The symposium included a visit to Skouriotissa, the only operating copper mine in a country with about 4,000 years of mining history.

"The geological core of Cyprus contains a complex slice of oceanic crust - an ophiolite - that was thrust up in the late Miocene as Africa rammed into Europe," notes Professor Cohen.

"The human history of Cyprus is also complex, with the island first settled in the Neolithic period and subsequently exploited for its copper and timber resources over the last 3,000 years or so.

“The Atlas will have a wide range of applications in mineral exploration, environmental assessments and landuse planning.
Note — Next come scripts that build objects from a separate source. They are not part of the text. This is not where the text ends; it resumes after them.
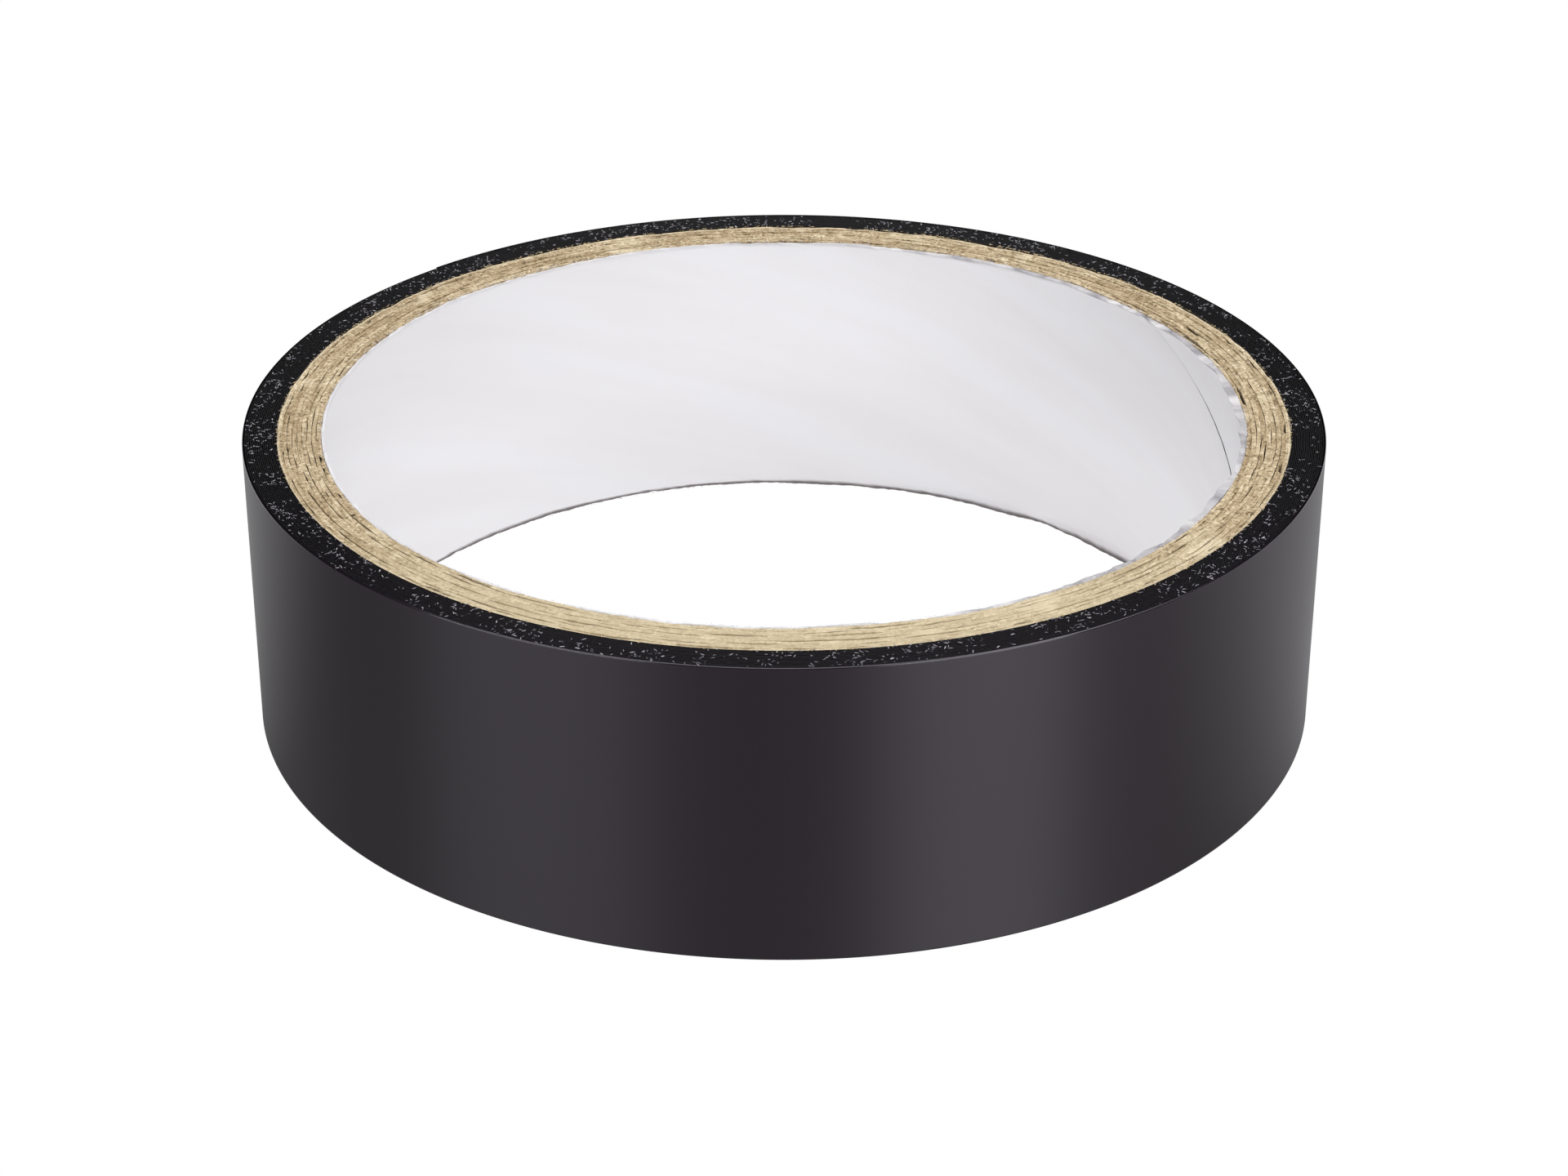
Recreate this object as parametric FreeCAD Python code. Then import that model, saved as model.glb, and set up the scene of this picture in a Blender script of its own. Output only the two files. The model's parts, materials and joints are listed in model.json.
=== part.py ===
"""Roll of black insulating tape on a spiral-wound paperboard core.

The roll lies flat on its end: +Z is the axis of the core, and the origin is on that axis in the plane
that the roll rests on. Core and tape were wound as one long log and sliced together, so both ends are flush.

The core is a white liner paper inside kraft plies. Each paper is one strip wound as a helix, whose own
edges butt together along a slanting seam. The tape is one strip of film wound as a flat spiral. Its last
full turn before the lead is a solid of its own, and the lead is the end that a hand peels off. Film can't
bend in rigid bodies, so the lead is a row of short links, each hinged to the one before it at the film's
outer face.
"""

import FreeCAD
import Part
import math
import os

Vector = FreeCAD.Vector
AXIS = Vector(0, 0, 1)

# Roll, in millimetres
ROLL_WIDTH = 25.0           # width of the tape, and length of the core
BORE_RADIUS = 38.1          # the 3 inch bore that dispensers and spindles fit

# Core papers
LINER_THICKNESS = 0.18
PLY_THICKNESS = 0.38
PLY_COUNT = 9
GLUE_LINE = 0.02            # dried glue between two papers
SEAM_ANGLE = 20.0           # degrees between a paper's edge and the way round the core
SEAM_GAP = 0.5              # space left between a paper's two edges, measured along the core
LINER_SEAM_AT = 34.0        # degrees round the core where the liner's seam meets the top face
SEAM_STEP = 88.0            # degrees from one paper's seam to the next, so that seams never line up

# Tape
FILM_THICKNESS = 0.13
ADHESIVE_THICKNESS = 0.02   # the soft coat that fills the space between two turns
TURN_COUNT = 19
TAPE_END_AT = 135.0         # degrees round the roll where the tape ends

# Lead
LEAD_LINKS = 10
LINK_ANGLE = 9.0            # degrees of the roll that one link covers

# A cutter reaches this far past what it cuts
CUT_MARGIN = 0.1


def turned(degrees):
    """The unit vector at that angle round the core."""
    angle = math.radians(degrees)
    return Vector(math.cos(angle), math.sin(angle), 0)


def ring(inner_radius, thickness):
    """A plain tube as long as the roll is wide."""
    outside = Part.makeCylinder(inner_radius + thickness, ROLL_WIDTH)
    return outside.cut(Part.makeCylinder(inner_radius, ROLL_WIDTH))


def seam_cutter(inner_radius, thickness, top_angle):
    """A thin helical blade that parts a ring along a slanting seam, which meets the top face at top_angle."""
    radius = inner_radius + thickness / 2
    pitch = 2 * math.pi * radius * math.tan(math.radians(SEAM_ANGLE))
    run_out = SEAM_GAP + CUT_MARGIN
    height = ROLL_WIDTH + 2 * run_out
    spine = Part.makeHelix(pitch, height, radius)
    low, high = radius - thickness / 2 - CUT_MARGIN, radius + thickness / 2 + CUT_MARGIN
    half = SEAM_GAP / 2
    corners = [(low, -half), (high, -half), (high, half), (low, half), (low, -half)]
    profile = Part.makePolygon([Vector(x, 0, z) for x, z in corners])
    blade = spine.makePipeShell([profile], True, True)
    blade.translate(AXIS * -run_out)
    turn_to_top = 360 * (ROLL_WIDTH + run_out) / pitch
    blade.rotate(Vector(0, 0, 0), AXIS, top_angle - turn_to_top)
    return blade


def paper(inner_radius, thickness, top_angle):
    """One paper of the core: a strip wound as a helix, so its wall is open along the seam."""
    return ring(inner_radius, thickness).cut(seam_cutter(inner_radius, thickness, top_angle))


def core_papers():
    """Every paper from the bore outwards, by node name, and the core's outer radius."""
    papers = {"core_liner": paper(BORE_RADIUS, LINER_THICKNESS, LINER_SEAM_AT)}
    radius = BORE_RADIUS + LINER_THICKNESS
    for number in range(1, PLY_COUNT + 1):
        radius += GLUE_LINE
        name = f"core_ply_{number:02d}"
        papers[name] = paper(radius, PLY_THICKNESS, LINER_SEAM_AT + number * SEAM_STEP)
        radius += PLY_THICKNESS
    return papers, radius


class Spiral:
    """The film's path: half turns of circle about two centres, which join smoothly and grow by one
    turn's thickness each time round. A place on it is its winding angle, the degrees wound so far
    since the start of the tape at the core."""

    def __init__(self, core_radius):
        self.first_radius = core_radius + ADHESIVE_THICKNESS
        self.growth = (FILM_THICKNESS + ADHESIVE_THICKNESS) / 2
        self.start_angle = TAPE_END_AT - 360 * TURN_COUNT

    def centre(self, half_turn):
        return turned(TAPE_END_AT) * (self.growth if half_turn % 2 else 0)

    def radius(self, half_turn, outer):
        return self.first_radius + half_turn * self.growth + (FILM_THICKNESS if outer else 0)

    def arc(self, half_turn, outer, sweep_from, sweep_to):
        """An edge along one wall of the film, over part of a half turn."""
        begin = self.start_angle + 180 * half_turn
        circle = Part.Circle(self.centre(half_turn), AXIS, self.radius(half_turn, outer))
        ends = [math.radians((begin + sweep) % 360) for sweep in (sweep_from, sweep_to)]
        if ends[1] <= ends[0]:
            ends[1] += 2 * math.pi
        return Part.ArcOfCircle(circle, *ends).toShape()

    def wall(self, outer, start, end):
        """The edges along one wall of the film, from one winding angle to another."""
        edges = []
        for half_turn in range(int(start // 180), math.ceil(end / 180)):
            passed = 180 * half_turn
            edges.append(self.arc(half_turn, outer, max(start - passed, 0), min(end - passed, 180)))
        return edges

    def strip(self, start, end):
        """A solid of film from one winding angle to another."""
        walls = [self.wall(outer, start, end) for outer in (False, True)]
        starts = [wall[0].valueAt(wall[0].FirstParameter) for wall in walls]
        ends = [wall[-1].valueAt(wall[-1].LastParameter) for wall in walls]
        caps = [Part.makeLine(*starts), Part.makeLine(*ends)]
        outline = Part.Wire(Part.__sortEdges__(walls[0] + walls[1] + caps))
        return Part.Face(outline).extrude(AXIS * ROLL_WIDTH)

    def hinge(self, at):
        """The point on the film's outer face at that winding angle."""
        half_turn = int(at // 180)
        return self.centre(half_turn) + turned(self.start_angle + at) * self.radius(half_turn, True)


def tape_cuts():
    """Each stretch of the strip, by node name, with the winding angles where it starts and ends."""
    lead_from = 360 * TURN_COUNT - LEAD_LINKS * LINK_ANGLE
    outer_from = lead_from - 360
    cuts = {"tape_winding": (0, outer_from), "tape_outer_turn": (outer_from, lead_from)}
    for link in range(LEAD_LINKS):
        start = lead_from + link * LINK_ANGLE
        cuts[f"tape_lead_{link + 1:02d}"] = (start, start + LINK_ANGLE)
    return cuts


def main():
    os.makedirs("parts", exist_ok=True)
    pieces, core_radius = core_papers()
    spiral = Spiral(core_radius)
    cuts = tape_cuts()
    for name, (start, end) in cuts.items():
        pieces[name] = spiral.strip(start, end)
    for name, shape in pieces.items():
        if not shape.isValid() or len(shape.Solids) != 1:
            raise ValueError(f"{name} is not one sound solid")
        shape.exportStep(f"parts/{name}.step")
        print(f"{name:15s} {shape.Volume:10.3f} mm3")
    roll_radius = spiral.radius(2 * TURN_COUNT - 1, True)
    wound_area = math.pi * (roll_radius ** 2 - core_radius ** 2)
    print(f"core outer radius {core_radius:.3f}, roll outer radius {roll_radius:.3f}")
    print(f"tape length {wound_area / (FILM_THICKNESS + ADHESIVE_THICKNESS) / 1000:.2f} m")
    for name, (start, end) in cuts.items():
        if name.startswith("tape_lead"):
            point = spiral.hinge(start)
            print(f"hinge of {name}: {point.x:.5f}, {point.y:.5f}")


main()
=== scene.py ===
"""A roll of black insulating tape on a spiral paperboard core with a white liner.

Each section builds one piece, or a group of like pieces, in the order in which the roll is made: the
papers of the core from the bore outwards, then the film wound on it, then the loose lead that peels off.
"""

import json
import math

import bpy
from mathutils import Matrix, Vector


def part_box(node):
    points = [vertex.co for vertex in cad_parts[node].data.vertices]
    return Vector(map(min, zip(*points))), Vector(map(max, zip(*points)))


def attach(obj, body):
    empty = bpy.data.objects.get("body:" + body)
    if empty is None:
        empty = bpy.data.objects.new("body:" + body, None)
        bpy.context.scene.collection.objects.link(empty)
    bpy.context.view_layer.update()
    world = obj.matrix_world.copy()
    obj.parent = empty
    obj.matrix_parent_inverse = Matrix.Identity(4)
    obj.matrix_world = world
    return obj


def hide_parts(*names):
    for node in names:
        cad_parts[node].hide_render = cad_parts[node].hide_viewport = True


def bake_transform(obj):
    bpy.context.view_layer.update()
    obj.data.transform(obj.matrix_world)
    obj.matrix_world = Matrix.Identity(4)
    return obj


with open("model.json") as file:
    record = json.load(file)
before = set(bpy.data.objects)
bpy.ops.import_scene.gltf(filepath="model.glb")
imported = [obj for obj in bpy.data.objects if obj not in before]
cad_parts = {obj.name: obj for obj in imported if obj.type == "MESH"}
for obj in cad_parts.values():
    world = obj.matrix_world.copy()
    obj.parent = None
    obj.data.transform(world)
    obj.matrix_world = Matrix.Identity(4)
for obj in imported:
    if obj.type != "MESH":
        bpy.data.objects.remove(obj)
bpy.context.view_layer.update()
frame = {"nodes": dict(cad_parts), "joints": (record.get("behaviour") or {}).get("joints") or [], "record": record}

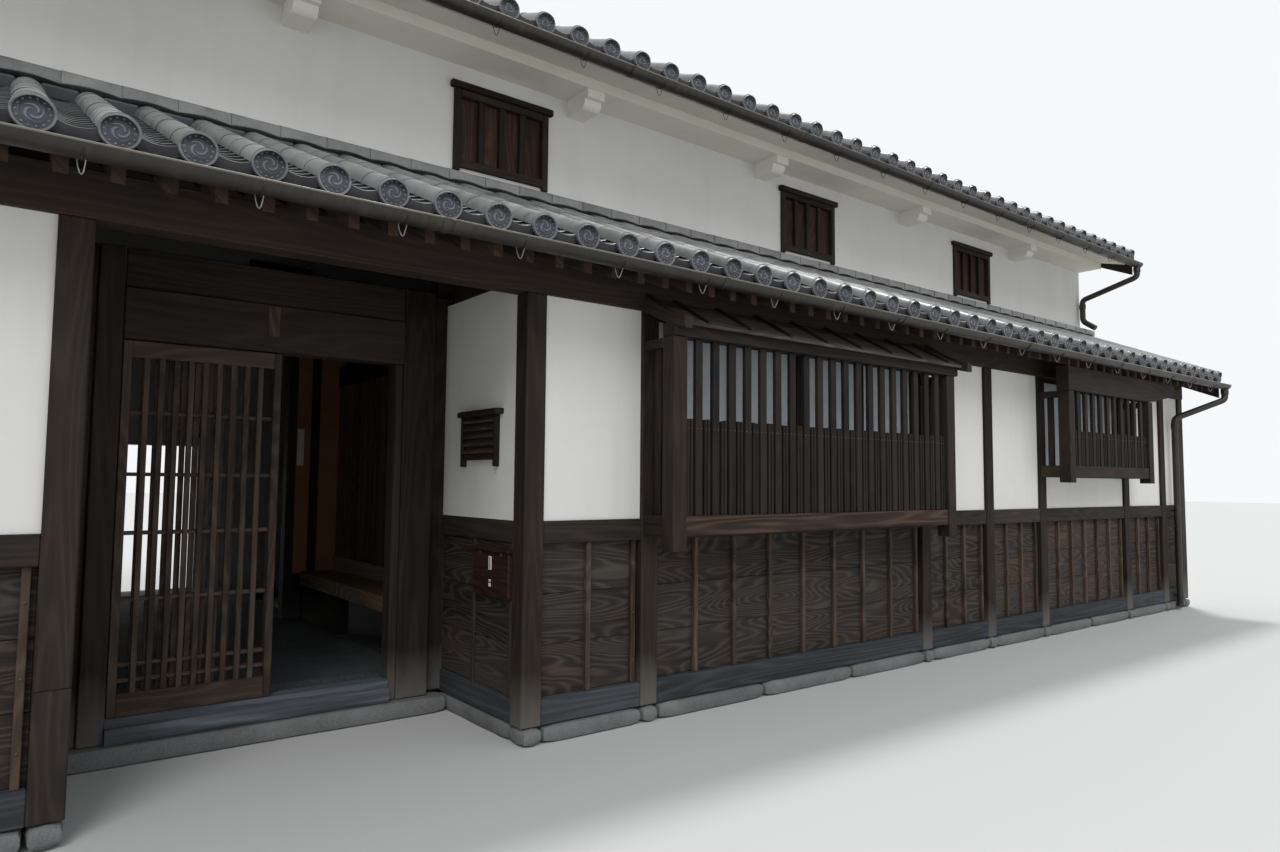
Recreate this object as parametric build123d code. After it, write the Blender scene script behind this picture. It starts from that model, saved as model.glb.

“Although initial analysis of the data indicates substantial meta-contamination of soils in urban areas and around the many abandoned copper mines, the main control on the geochemistry of the soils is the underlying geology.”

The most prominent physical feature of Cyprus is the Troodos Mountains, which have been logged and mined for copper sporadically since the Phoenecians sailed the Mediteranean Sea. There is debate as to whether the island gave its name to the metal or the reverse. Some areas of surface metal contamination can be traced to Roman mine workings.

The final sample was collected in 2009 by the President of Cyprus, Dimitris Christofias, in the Presidential Palace Gardens.

Metal contamination of the environment is of general concern, especially in industrialised areas, notes Professor Cohen.

The study forms part of an international program of geochemical mapping which will eventually generate a global baseline against which both local and global anthropogenic contributions of metals can be measured.

Such measurements can be repeated at suitable time intervals to assist long-term monitoring of global environmental change.